MONEY financial advisers

Facing Robots and Price Wars, Wealth Managers Push Advice

2001: A SPACE ODYSSEY, Keir Dullea, 1968
Courtesy Everett Collection

As fees for investing portfolios fall, big Wall Street firms are emphasizing advice. But new services threaten their dominance of that business, especially when it comes to younger investors.

Jack Bogle, the founder of Vanguard Group and the pioneer of low-cost index investing, has won.

Data shows investors have steadily paid lower mutual fund fees every year since 2003. Some 35% of all money in mutual funds is managed passively by computer models instead of humans. The average upfront sales fee paid to brokers by mutual-fund investors has fallen 74% since 1990, according to the Investment Company Institute trade group.

At the recent Reuters Global Wealth Summit, “transparency” and “fees” were among the most popular words spoken by top wealth and asset management executives.

“All of the sudden, everybody understands that high cost is your enemy and low cost is your friend,” said Bogle, 85.

Yet he is not ready to rest on his laurels. And that is bad news for the rest of the industry.

The win for budget-minded investors presents a dilemma for investment management firms ranging from Charles Schwab and Morgan Stanley to Blackrock. How do they remain profitable when their bread and butter, transactions, are being commoditized?

Furthermore, coming down the pike behind the low-cost indexers is the next generation of robo-advisers: Algorithm-driven, web-based advisory startups such as Wealthfront, Hedgeable, and SigFig, which promise to manage portfolios for just a few cents on the dollar.

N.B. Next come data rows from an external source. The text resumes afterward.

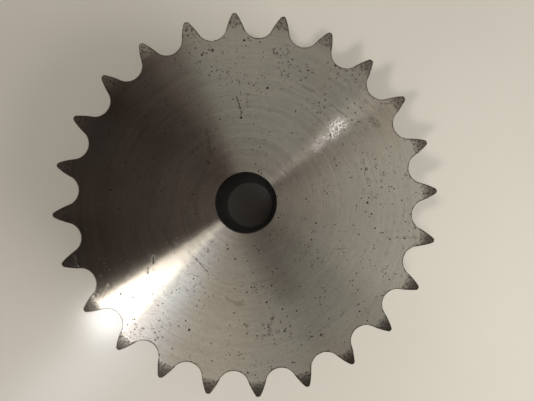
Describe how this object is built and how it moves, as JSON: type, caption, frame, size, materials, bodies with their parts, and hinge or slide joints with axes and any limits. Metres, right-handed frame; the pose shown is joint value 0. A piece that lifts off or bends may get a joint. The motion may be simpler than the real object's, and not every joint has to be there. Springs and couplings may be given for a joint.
{
  "type": "roller chain sprocket",
  "caption": "Double-strand roller chain sprocket in bare turned steel, with two rows of relieved teeth, a groove between them, a long hub and a plain round pilot bore.",
  "frame": {"origin": "centre of the hub's end face, which the wheel lies on", "axes": "+Z along the bore axis, from the hub's end to the front face; +X through the middle of one tooth of each row"},
  "size_m": [0.1298, 0.1298, 0.0475],
  "materials": {
    "front_steel": "turned, handled and lightly stained",
    "rear_steel": "turned",
    "spacer_steel": "turned, dull",
    "hub_steel": "turned",
    "weld_steel": "weld bead, dull and scaled"
  },
  "bodies": {
    "root": {"front_toothed_plate": "front_steel", "rear_toothed_plate": "rear_steel", "spacer_ring": "spacer_steel", "hub": "hub_steel", "front_groove_weld": "weld_steel", "rear_groove_weld": "weld_steel", "hub_weld": "weld_steel"}
  },
  "joints": []
}
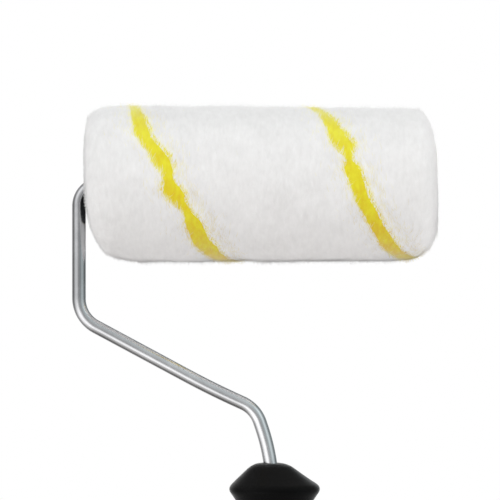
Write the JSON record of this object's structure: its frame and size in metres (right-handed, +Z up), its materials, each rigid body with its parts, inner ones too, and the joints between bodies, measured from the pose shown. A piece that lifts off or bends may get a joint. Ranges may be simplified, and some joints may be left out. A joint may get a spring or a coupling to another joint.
{
  "type": "paint roller",
  "caption": "Hand paint roller: bent wire frame with a black moulded handle, turning spring-wire cage and a slide-on long-nap cover with a helical yellow line.",
  "frame": {"origin": "centre of the mouth of the pole socket, at the butt end of the handle", "axes": "+Z up along the handle; +X along the roller's axle towards its free end; the bent wire lies in the XZ plane and -Y is the front"},
  "size_m": [0.1875, 0.0804, 0.3108],
  "materials": {
    "zinc_plated_steel": "bright zinc plate, polished, slightly drawn along its length",
    "spring_steel": "plain drawn spring wire",
    "handle_black_plastic": "black moulded, fine matte grain",
    "grip_soft_black": "soft matte overmould",
    "socket_grey_plastic": "dark grey moulded",
    "cap_black_nylon": "black moulded",
    "bush_natural_acetal": "off-white, smooth",
    "core_tube_plastic": "extruded, pale beige",
    "pile_white": "long off-white knitted nap",
    "pile_yellow": "yellow line of the same nap"
  },
  "bodies": {
    "frame": {"frame_wire": "zinc_plated_steel", "handle_core": "handle_black_plastic", "grip_sleeve": "grip_soft_black", "pole_insert": "socket_grey_plastic", "inner_stop_collar": "zinc_plated_steel", "inner_washer": "zinc_plated_steel", "outer_washer": "zinc_plated_steel", "push_nut": "spring_steel"},
    "cage": {"inner_end_cap": "cap_black_nylon", "outer_end_cap": "cap_black_nylon", "inner_bush": "bush_natural_acetal", "outer_bush": "bush_natural_acetal", "cage_wire_1": "spring_steel", "cage_wire_2": "spring_steel", "cage_wire_3": "spring_steel", "cage_wire_4": "spring_steel", "cage_wire_5": "spring_steel", "centre_spider": "cap_black_nylon"},
    "cover": {"core_tube": "core_tube_plastic", "pile_sleeve": "pile_white", "pile_stripe": "pile_yellow"}
  },
  "joints": [
    {"name": "cage_spin", "type": "hinge", "parent": "frame", "child": "cage", "pos_m": [0, 0, 0.2706], "axis": [1, 0, 0], "continuous": true},
    {"name": "cover_pull", "type": "slide", "parent": "cage", "child": "cover", "axis": [1, 0, 0], "range_m": [0, 0.19]}
  ]
}
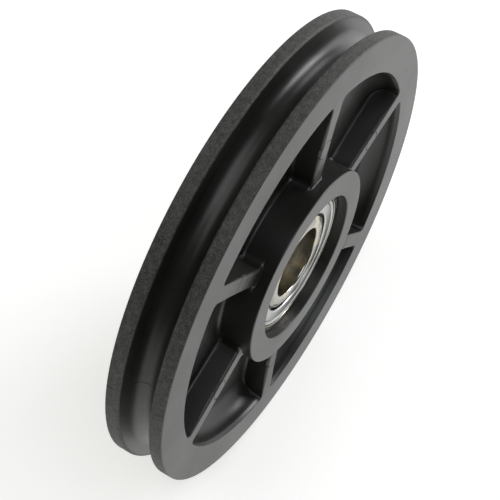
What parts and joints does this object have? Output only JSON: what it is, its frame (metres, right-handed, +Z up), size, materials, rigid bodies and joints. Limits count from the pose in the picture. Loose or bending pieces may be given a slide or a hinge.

Some speakers at the summit hypothesised that average advisory fees ultimately could collapse to 0.5% of assets under management under those competitive pressures.

Executives from mainstream firms are taking a few different tacks. Most, such as Schwab and Morgan Stanley, are de-emphasizing investment products, and focusing instead on offering advice to consumers, a trend that has reached critical mass.

In 2013, Morgan Stanley’s wealth management unit made $7.6 billion, or 54% of its revenues, from asset management fees, instead of commissions, which made up only 15.5% of net revenues. The remainder was in investment banking, investment income and some other categories.

The firm currently has 37% of its assets in so-called fee-based advisory accounts and is aiming at 40%, wealth and investment management head Greg Fleming said at the summit.

At Schwab, originally conceived as the firm for do-it-yourself investors looking for low-cost trading, all the talk is about connecting on a human basis.

There is a “relentless move to, ‘I would like a person to talk to about my goals and markets and my portfolio,'” said John Clendening, executive vice president and co-head of the firm’s retail business.

“We launched our first advisory solution in 2002. Fast forward to today and we have $163 billion in client assets in advisory solutions,” the main Schwab fee-based approach.

Bank of America’s Merrill Lynch is recruiting new advisers who will take up its emphasis on a “goals-based” approach, said John Thiel, the head of US Wealth Management and Private Banking at Merrill.

“We knew we could do a better job where we talk about life priorities versus just numbers,” he added.

Even Blackrock, with almost $1 trillion in assets in its low cost, indexed iShares exchange-traded funds, is intent on marketing its higher-fee products, such as hedge-fund-like ETFs, to advisers.

Frank Porcelli, managing director and head of Blackrock’s U.S. retail business, said his firm sends experts out to talk to advisers about how alternative funds can fit into advisory plans.

“Advisers are moving from the traditional business model to platforms where they charge one holistic wrap fee and then they can put anything in that portfolio they want. They are positioning themselves as portfolio managers,” he said.

THE 0.5% SOLUTION

But beyond all the lip service given to human advice in the post-2008-crisis marketplace is the fact that advice might be the next big area of commoditization.

Virtually all of the large and small brokerage firms that sent speakers to the summit talked about wanting to win assets from the under-40-year-old demographic. But they will be marketing themselves to generation Xers and millennials against (currently minuscule) data-driven upstarts such as SigFig, which aggregate portfolios of any size for free and offer fee-cutting investment advice for $10 a month.

Mike Kane, chief executive officer of Hedgeable, another automated advisory firm, told summit attendees he expects the industry average fee to coalesce to around 0.5%, which would be 50% lower than the current 1% industry standard. That was the same figure Bogle said he saw in the future for financial advice.

Although global wealth and the number of wealthy individuals continue to grow and the competition is fierce, even the upstarts do not expect to replace the old line multi-trillion dollar brokerage/asset management firms any time soon.

There will be room for multiple models; for clients who want algorithms and clients who want to talk to humans and clients who want to buy specialized products that will cost more than the Bogle bottom line, said Kane.

“My dad is a financial planner,” he added. “I don’t want to put my dad out of business.”